Considering the usual meaning assigned in legal parlance to the verb "suffer," we are impelled to agree that this portion of the charge to the jury was erroneous and misleading, since the Georgia law does not make the basis of recovery for wrongful death the mental or physical suffering of the person bringing the action. The action to recover damages on account of negligent homicide is not an action seeking to recover for mental pain and suffering. Glawson v. Southern Bell Tel. Tel. Co., 9 Ga. App. 450 ( 71 S.E. 747). The emotional upset of the person bringing the action is no part of the measure of damages under Code Ann. § 105-1307, which clearly states that the mother or father shall be entitled to recover the full value of the life of the child, which full value is defined in Code § 105-1308, and in the numerous decisions thereunder, in economic terms, but not in terms of emotion. If the trial court here meant the financial suffering of the plaintiff, the charge is likewise erroneous, since under the 1952 amendment to Code Ann. § 105-1307, the requirement of loss of financial support or dependency as a basis for recovery by the mother or father was eliminated. Ga. L. 1952, p. 54.
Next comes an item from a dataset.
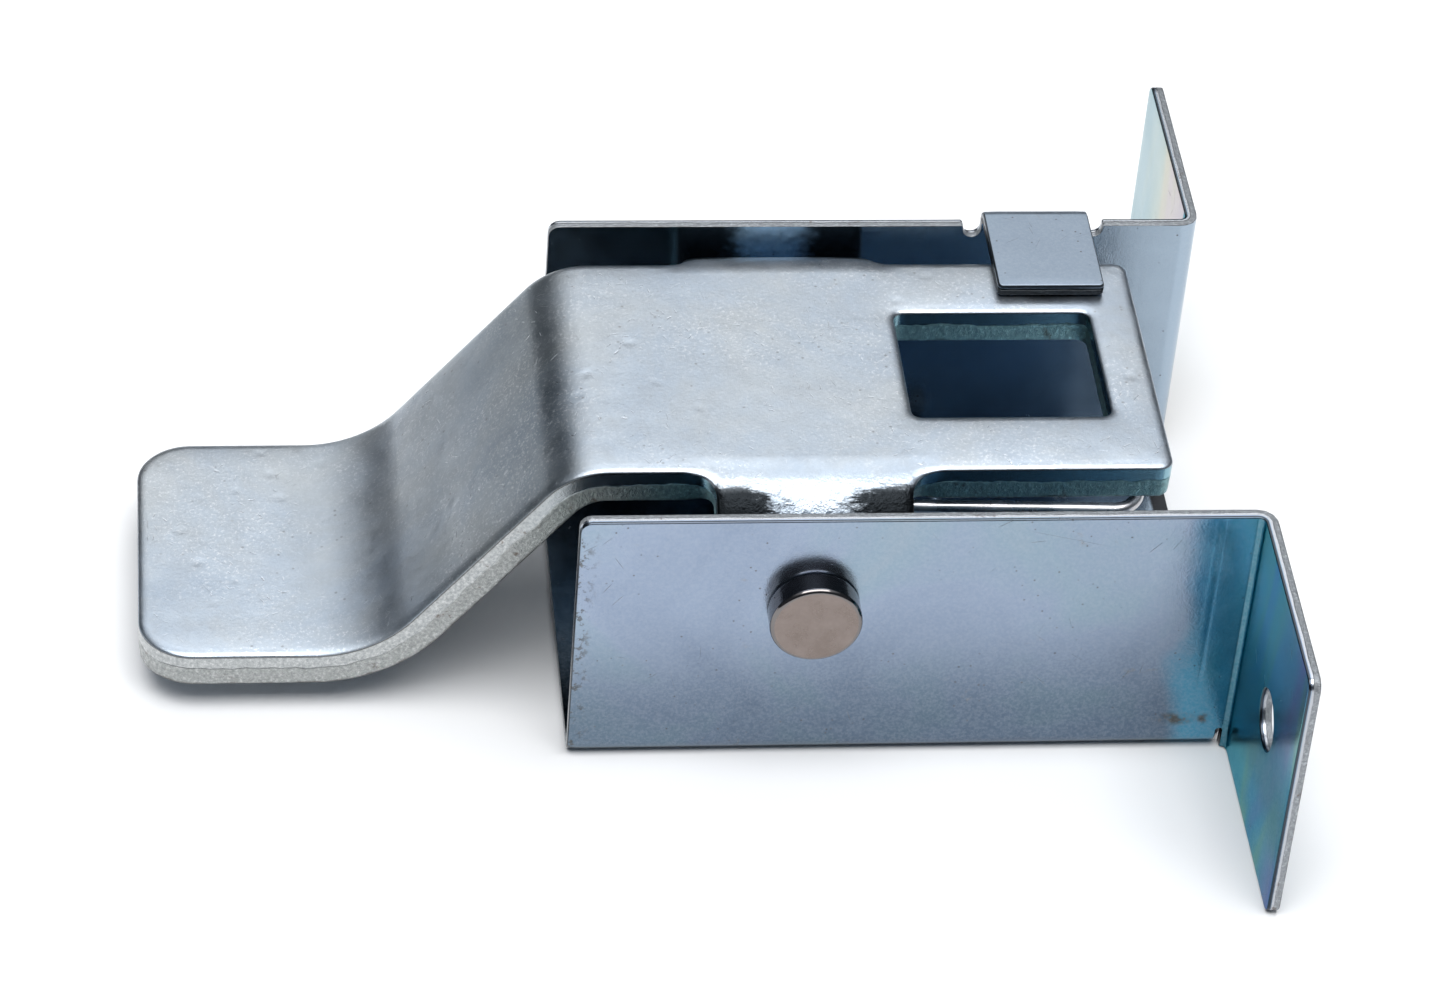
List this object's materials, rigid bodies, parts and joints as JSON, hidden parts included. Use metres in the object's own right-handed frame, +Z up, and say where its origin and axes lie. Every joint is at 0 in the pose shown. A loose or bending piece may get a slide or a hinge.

For the reasons stated, the trial court erred in overruling the plaintiff's amended motion for a new trial because of the harmful errors in the instructions to the jury as set out in Grounds 7 and 8 of such amended motion.
Judgment reversed. Felton, C. J., and Nichols, J., concur.
ON MOTION FOR REHEARING.
In their motion for rehearing the defendants in error make much of the fact that it does not appear in the record that the deceased daughter of the plaintiff died without issue surviving her. This contention is not well taken, for the very clear and convincing reason that prima facie proof was made in this respect when it was shown that the deceased young girl was 14 years and 7 months of age and unmarried.